In calendar year  2023, license applications for the PRC had an average processing time (APT) of approximately 92 days.

This APT is significantly longer than the CY 2023 APT for non-PRC cases of approximately 31 days.

Compared to CY 2021 APT for PRC cases of approximately 76 days, we see a 21% increase in just two years. This data shows that BIS, with its interagency colleagues, is taking the time to ensure that PRC licenses are carefully reviewed.

Sen Van Hollen asked “specifically when and if we would apply the the foreign direct product rule” to Japanese and Dutch semiconductor equipment makers, noting the rule “is obviously an escalatory measure, but one that may help get people's attention to secure their cooperation.”

“We have increasingly used that as a tool,” Kendler replied, noting  “It is a a heavy measure.”

DPAS

Kendler noted a significant increase in requests for assistance under the DPAS regulation.In 2023, the Commerce Department undertook 59 official actions in response to DPAS assistance requests, the highest number of official actions undertaken by the Department in the last 34 years.

If the DPA’s Title I authority were to lapse, the Commerce Department would no longer be able to support procurement on behalf of an entity other than the U.S. Armed Forces, Kendler noted.

BIS Modernization

“If I had one ask, it would be for funds for IT modernization. We need roughly $100 million to take antiquated systems and turn them into useful, productive data and analytic support.”

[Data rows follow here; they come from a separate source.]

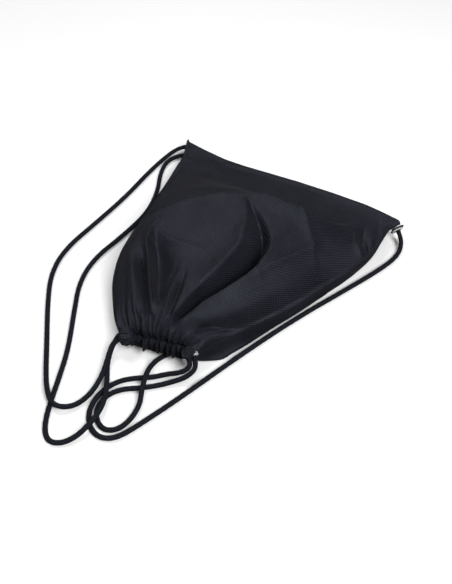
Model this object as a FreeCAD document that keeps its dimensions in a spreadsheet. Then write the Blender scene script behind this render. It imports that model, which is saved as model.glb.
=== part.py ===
import FreeCAD, Part
import math
import os

import Sketcher

# A drawstring backpack lying on its back, in millimetres, +Z up.
# The bottom seam runs along X at the +Y end, and the gathered mouth is at the -Y end.

Vector = FreeCAD.Vector
Rotation = FreeCAD.Rotation
Placement = FreeCAD.Placement

DIMENSIONS = {
    "fabric": 1.2,  # wall of the modelled cloth, thicker than the real cloth so that it stays solid
    "seam_left": 20.0,  # middle of the seam above the floor at the left bottom corner
    "seam_right": 27.0,  # the same at the right bottom corner
    "seam_neck": 22.0,  # the same at the neck
    "seam_depth": 10.0,  # width of the stitched seam allowance
    "seam_thick": 2.0,
    "corner_gap": 20.0,  # from the side seams to each end of the bottom seam
    "seam_start": 174.0,  # Y of the bottom seam's outer edge
    "bag_half": 170.0,  # half the width of the flat bottom edge
    "flank": 24.0,  # how far the underside's slopes reach in from the lips, at full width
    "mouth_x": 12.0,  # middle of the neck, where panels and hems meet
    "mouth_y": -138.6,
    "mouth_turn": 18.0,  # degrees that the mouth is turned about Z
    "hem_deep": 24.0,  # along the mouth's own axis
    "front_hem_thick": 10.0,
    "back_hem_thick": 9.0,
    "front_hem_radius": 32.5,
    "front_hem_centre": 11.5,  # height of the front hem's arc centre
    "front_hem_sweep": 97.0,
    "back_hem_radius": 132.0,
    "back_hem_centre": 149.0,
    "back_hem_sweep": 17.4,
    "cord": 6.0,
    "eyelet_bore": 6.3,  # radius, wide enough for two strands
    "eyelet_barrel": 7.1,
    "eyelet_rim": 9.5,
    "tab_bore": 3.6,
    "tab_barrel": 4.5,
    "tab_rim": 7.5,
    "rim_thick": 1.2,
    "patch_radius": 11.0,
    "patch_thick": 1.6,
    "tab_long": 17.5,
    "tab_wide": 17.0,
    "tab_thick": 2.2,
    "knot_long": 9.0,  # half the length of the knot that joins a cord's two ends
    "knot_wide": 7.0,
    "knot_high": 6.0,
}

# Cross-sections of the bag, from the bottom seam to the neck: the section's Y, its middle X,
# half width, height of its top, height of its underside, width of its lip at the seam, and
# the turn of its plane about Z in degrees.
STATIONS = [
    (174.0, 0.0, 170.0, 26.5, 18.5, 10.0, 0.0),
    (160.0, 3.5, 165.5, 34.0, 14.0, 10.0, 0.0),
    (140.0, 7.5, 161.5, 43.0, 4.0, 10.0, 0.0),
    (115.0, 11.0, 156.0, 56.0, -0.2, 10.0, 0.0),
    (88.0, 12.5, 151.5, 74.0, -0.2, 10.0, 0.0),
    (60.0, 13.0, 145.5, 87.0, -0.2, 10.0, 0.0),
    (25.0, 9.0, 135.5, 93.0, -0.2, 10.0, 0.0),
    (-15.0, 2.5, 122.0, 93.0, -0.2, 9.0, 0.0),
    (-55.0, -3.0, 111.0, 88.0, -0.2, 8.0, 5.0),
    (-92.0, -1.5, 90.5, 77.0, 4.0, 6.0, 11.0),
    (-120.0, 3.0, 65.5, 60.0, 11.0, 4.0, 15.0),
    (-138.6, 12.0, 41.0, 45.0, 16.5, 2.5, 18.0),
]
FIELDS = ("along", "middle", "half", "top", "under", "lip", "turn")
LETTERS = "abcdefghijkl"

doc = FreeCAD.newDocument("DrawstringBackpack")
sheet = doc.addObject("Spreadsheet::Sheet", "Dimensions")


def fill_sheet():
    """Writes every driving dimension to the sheet, each with its alias."""
    for row, (name, value) in enumerate(DIMENSIONS.items(), start=1):
        sheet.set("A%d" % row, name)
        sheet.set("B%d" % row, str(value))
        sheet.setAlias("B%d" % row, name)
    for number, station in enumerate(STATIONS):
        for column, field, value in zip("DEFGHIJ", FIELDS, station):
            cell = "%s%d" % (column, number + 1)
            sheet.set(cell, str(value))
            sheet.setAlias(cell, "station_%s_%s" % (field, LETTERS[number]))
    doc.recompute()


def dim(name):
    return float(sheet.get(name))


def station(field, number):
    return dim("station_%s_%s" % (field, LETTERS[number]))


fill_sheet()
TURN = math.radians(dim("mouth_turn"))
ACROSS = Vector(math.cos(TURN), math.sin(TURN), 0)  # along the mouth, towards the right exit
OUTWARD = Vector(math.sin(TURN), -math.cos(TURN), 0)  # out of the mouth
UP = Vector(0, 0, 1)
NECK = Vector(dim("mouth_x"), dim("mouth_y"), 0)


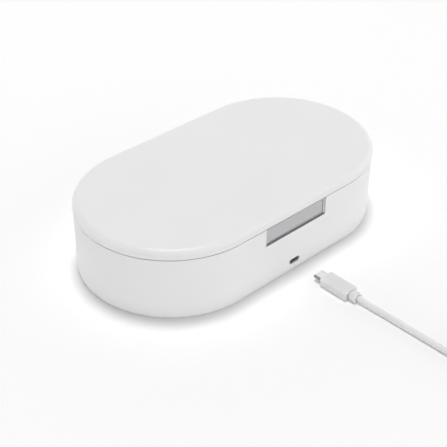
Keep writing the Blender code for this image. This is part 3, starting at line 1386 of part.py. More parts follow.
def make_cable(neck_end):
    coil = coil_path()
    start = (PLUG_X, neck_end - CLEARANCE, PLUG_GRIP_HEIGHT / 2)
    end = tuple(coil[0] + Vector((0, CLEARANCE, 0)))
    stretch = smooth_route([start, *CABLE_ROUTE, end], CORD_STEP)
    tube("cable_stretch", stretch, CORD_DIAMETER, "white_cable")
    tube("cable_coil", coil, CORD_DIAMETER, "white_cable", resolution=1)
    gap = least_gap(coil, CORD_DIAMETER, COIL_TURN_POINTS // 2)
    print(f"cable coil: least gap to itself {gap * 1000:.2f} mm")

    # Tail from the upper layer down to the other plug, which lies beside the coil
    tail_start = coil[-1] + Vector((CLEARANCE, 0, 0))
    host_z = HOST_GRIP_HEIGHT / 2
    tail_end = (HOST_NECK_X - CLEARANCE, tail_start.y, host_z)
    tail = smooth_route([tuple(tail_start), *TAIL_ROUTE, tail_end], CORD_STEP)
    tube("cable_tail", tail, CORD_DIAMETER, "white_cable")
    make_host_plug(tail_start.y, host_z)
    make_cable_tie()
    length = sum((b - a).length for run in (stretch, coil, tail) for a, b in zip(run, run[1:]))
    print(f"cable: {length:.3f} m of cord between its plugs")


def make_host_plug(y, z):
    """The plug for the power supply, facing +X."""
    line = (y, z)
    neck_end = HOST_NECK_X + HOST_NECK_LENGTH
    grip_end = neck_end + HOST_GRIP_LENGTH
    corner = HOST_NECK_END / 2 - PLUG_NECK_EASE
    sections = [
        (HOST_NECK_X, HOST_NECK_END, HOST_NECK_END, corner),
        (neck_end, HOST_NECK_WIDTH, HOST_NECK_HEIGHT, corner),
    ]
    size = (HOST_GRIP_WIDTH, HOST_GRIP_HEIGHT, HOST_GRIP_CORNER)
    sections += eased_sections(neck_end, grip_end, size, HOST_GRIP_EASE)
    grip = loft("usb_a_grip", line, "X", sections, "white_cable", steps=3)
    fit = 2 * SNUG_CLEARANCE
    pocket_start = grip_end - HOST_POCKET_DEPTH
    outer = (HOST_SHELL_WIDTH, HOST_SHELL_HEIGHT, HOST_SHELL_CORNER)
    pocket = (HOST_SHELL_WIDTH + fit, HOST_SHELL_HEIGHT + fit, HOST_SHELL_CORNER)
    ends = (pocket_start, grip_end + OVERRUN)
    cut(grip, loft("usb_a_pocket_cutter", line, "X", [(x, *pocket) for x in ends], steps=1))

    shell_start = pocket_start + CLEARANCE
    shell_end = grip_end + HOST_SHELL_REACH
    sections = [(x, *outer) for x in (shell_start, shell_end)]
    shell = loft("usb_a_shell", line, "X", sections, "bare_steel", steps=1)
    wall = 2 * HOST_SHELL_WALL
    inner = (HOST_SHELL_WIDTH - wall, HOST_SHELL_HEIGHT - wall, HOST_SHELL_WALL)
    ends = (shell_start - OVERRUN, shell_end + OVERRUN)
    cut(shell, loft("usb_a_shell_cutter", line, "X", [(x, *inner) for x in ends], steps=1))
    half = HOST_SHELL_WIDTH / 2 - HOST_SHELL_WALL - SNUG_CLEARANCE
    high_z = z + HOST_SHELL_HEIGHT / 2 - HOST_SHELL_WALL - SNUG_CLEARANCE
    low = (pocket_start - WELD, y - half, high_z - HOST_BLADE_HEIGHT)
    fuse(grip, box_tool("usb_a_blade", [(low, (shell_end - CLEARANCE, y + half, high_z))]))


def make_cable_tie():
    """A closed band round the turns of the coil that pass its place."""
    first = ((TIE_ANGLE - COIL_START_ANGLE) / (2 * math.pi)) % 1
    radii = [coil_radius(first + turn) for turn in range(int(COIL_TURNS - first) + 1)]
    room = CORD_DIAMETER / 2 + CLEARANCE + TIE_THICKNESS
    width = max(radii) - min(radii) + 2 * room
    height = COIL_LAYER_RISE + 2 * room
    middle = (max(radii) + min(radii)) / 2
    spoke = Matrix.Rotation(TIE_ANGLE, 4, "Z")
    centre = Vector((*COIL_CENTRE, height / 2))
    bm = bmesh.new()
    loops = []
    for across, shrink in ((-1, 0.0), (1, 0.0), (1, TIE_THICKNESS), (-1, TIE_THICKNESS)):
        radius = TIE_CORNER_RADIUS - shrink / 2
        outline = rounded_outline(width - 2 * shrink, height - 2 * shrink, radius, 2)
        y = across * TIE_WIDTH / 2
        loops.append([bm.verts.new(centre + spoke @ Vector((middle + x, y, z))) for x, z in outline])
    for loop, after in zip(loops, loops[1:] + loops[:1]):
        add_band(bm, loop, after)
    add_object("cable_tie", bm, "black_plastic")


def hang_lid():
    """The lid's pieces hang from an empty on the hinge axis."""
    hinge = bpy.data.objects.new("lid_hinge_axis", None)
    hinge.location = (0.0, HINGE_Y, SEAM_HEIGHT)
    bpy.context.scene.collection.objects.link(hinge)
    starts = ("lid_cover", "lid_liner", "lid_screw", "lid_magnet", "light_seal", "sensor_magnet", "upper_")
    starts += ("charging_coil", "ferrite_sheet", "charger_board")
    for piece in list(bpy.data.objects):
        if piece.name.startswith(starts) and not piece.hide_render:
            piece.parent = hinge
            piece.matrix_parent_inverse = Matrix.Translation(hinge.location).inverted()


def main():
    clear_scene()
    make_base_shell()
    make_bottom_cover()
    make_feet()
    make_bottom_screws()
    make_chamber_tray()
    make_lamp("lower", 0.0, lower_lamp_z(), LOWER_HOLDER_HEIGHT)
    make_lamp_leads()
    make_main_board()
    make_tall_parts()
    make_charging_port()
    make_button_bezel()
    make_power_button()
    make_switch_board()
    make_magnets()
    make_hinge_pins()
    make_lid_cover()
    make_lid_liner()
    make_lamp("upper", UPPER_LAMP_Y, upper_lamp_z(), UPPER_HOLDER_HEIGHT)
    make_charger()
    make_light_seal()
    make_lid_screws()
    make_lid_ribbon()
    make_cable(make_usb_c_plug())
    hang_lid()


main()
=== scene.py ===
"""Looks of a UV-C sanitizer box for phones: finishes, smooth shells, lamps and the charging cable."""

import json
import math

import bmesh
import bpy
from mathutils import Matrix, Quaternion, Vector


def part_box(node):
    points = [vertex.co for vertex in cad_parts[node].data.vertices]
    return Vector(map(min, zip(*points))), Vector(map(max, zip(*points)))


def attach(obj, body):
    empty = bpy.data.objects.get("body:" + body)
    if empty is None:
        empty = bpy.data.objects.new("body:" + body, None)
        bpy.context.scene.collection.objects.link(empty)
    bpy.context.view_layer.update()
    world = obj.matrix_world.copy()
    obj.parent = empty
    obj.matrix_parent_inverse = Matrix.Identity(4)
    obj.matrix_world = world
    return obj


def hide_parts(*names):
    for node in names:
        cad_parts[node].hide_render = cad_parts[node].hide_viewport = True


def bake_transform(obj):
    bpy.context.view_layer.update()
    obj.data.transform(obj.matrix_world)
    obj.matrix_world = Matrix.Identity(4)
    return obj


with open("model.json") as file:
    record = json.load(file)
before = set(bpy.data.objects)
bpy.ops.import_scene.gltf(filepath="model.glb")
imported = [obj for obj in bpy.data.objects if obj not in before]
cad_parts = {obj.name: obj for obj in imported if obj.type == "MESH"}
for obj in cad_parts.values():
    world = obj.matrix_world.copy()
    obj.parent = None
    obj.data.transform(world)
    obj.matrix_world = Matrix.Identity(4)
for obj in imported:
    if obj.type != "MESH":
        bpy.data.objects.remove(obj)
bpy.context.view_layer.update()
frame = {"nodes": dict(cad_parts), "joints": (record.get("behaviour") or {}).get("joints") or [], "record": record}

# Sizes of the box, read from the frame
LID_LOW, LID_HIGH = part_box("lid_cover")
BASE_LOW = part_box("base_shell")[0]
COVER_LOW, COVER_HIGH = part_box("bottom_cover")
HINGE = Vector(next(j["pos_m"] for j in frame["joints"] if j["name"] == "lid_hinge"))
LENGTH = LID_HIGH.x - LID_LOW.x
WIDTH = -2 * LID_LOW.y
HEIGHT = LID_HIGH.z
HALF_STRAIGHT = (LENGTH - WIDTH) / 2
FRONT_Y = BASE_LOW.y
BASE_EDGE = BASE_LOW.y - LID_LOW.y
BASE_BOTTOM_Z = COVER_LOW.z
TRAY_RIM_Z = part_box("chamber_tray")[1].z
DECK_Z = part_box("lid_liner")[0].z

# Directions, and the corners in the names of the feet and screws
UP = (0, 0, 1)
ACROSS = (1, 0, 0)
BACKWARD = (0, 1, 0)
CORNERS = ("front_left", "front_right", "back_left", "back_right")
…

“Taking inflation into account, our budget has essentially been flat for quite some time. Basically, over the last decade, it has barely kept up with inflation.” Funds appropriated by Congress for the bureau have remained flat at $191 million over fiscal years 2023 and 2024.

  1. The Honorable Thea Kendler
    Assistant Secretary For Export Administration
    Department of Commerce
     
  2. The Honorable Paul Rosen
    Assistant Secretary For Investment Security
    Department of the Treasury
     
  3. The Honorable Grant Harris
    Assistant Secretary For Industry And Analysis
    Department of Commerce
     
  4. The Honorable Laura Taylor-Kale, Ph.D.